A l'occasion de la découverte de cet écrit,
dont le Grand Journal a parlé dans son numéro du 14 janvier, le même journal
contient, dans celui du 21 janvier, l'article suivant :
Coulons à fond la question de
correspondance, en mentionnant la lettre de madame la comtesse de Martino, relative
à l'épinette de M. Bach. Madame la comtesse de Martino est persuadée que le
correspondant surnaturel de M. Bach est un imposteur, attendu qu'il devrait
signer Baldazzarini et non Baltazarini, ce qui est de l'italien de
cuisine. »
Nous ferons remarquer d'abord que cette
chicane à propos du l'orthographe d'un nom propre est passablement puérile, et
que l'épithète d'imposteur, à défaut du correspondant invisible, auquel madame
la comtesse ne croit pas, retombe sur un homme honorable, ce qui n'est pas de
fort bon goût. En second lieu, Baldazzarini, simple musicien, espèce de
troubadour, pouvait bien ne pas posséder la langue italienne dans sa pureté, à
une époque où l'on ne se piquait pas d'instruction. Contesterait-on l'identité
d'un Français qui écrirait en français de cuisine, et n'en voit-on pas qui ne
savent pas écrire correctement leur propre nom ? Baldazzarini, par son
origine, ne devait pas être beaucoup au-dessus de la cuisine. Mais cette
critique tombe devant un fait, c'est que les Français, peu familiarisés avec
les nuances de l'orthographe italienne, en entendant prononcer ce nom,
l'écrivent naturellement à la française. Le roi Henri III lui-même, dans le
quatrain retrouvé et cité plus haut, l'écrit simplement Baltasarini, et
cependant il n'était pas un cuisinier. Ainsi en a-t-il été de ceux qui ont
adressé au Grand Journal le récit du fait en question.
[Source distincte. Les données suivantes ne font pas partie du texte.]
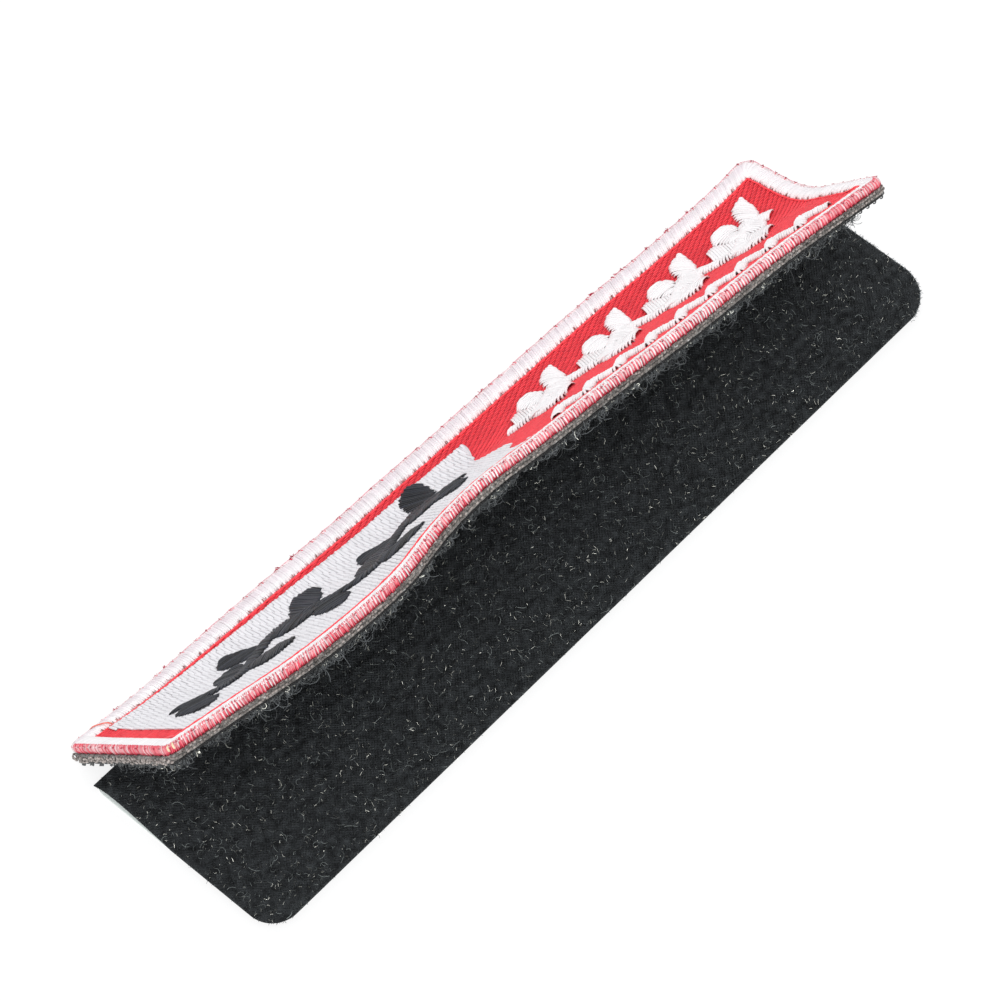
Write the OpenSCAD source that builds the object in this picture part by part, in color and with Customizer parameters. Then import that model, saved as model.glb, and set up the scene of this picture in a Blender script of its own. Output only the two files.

Quant au musicien, dans
les diverses communications qu'il a dictées à M. Bach et dont nous avons
plusieurs originaux entre les mains, il a signé Baldazzarini et quelquefois
Baldazzarrini, ainsi qu'on peut s'en convaincre ; la faute n'en est donc
point à lui, mais ceux qui, par ignorance, ont francisé son nom, et à nous tout
le premier.
Il est vraiment curieux de voir les
puérilités auxquelles s'attachent les adversaires du Spiritisme, preuve
évidente de la pénurie de bonnes raisons.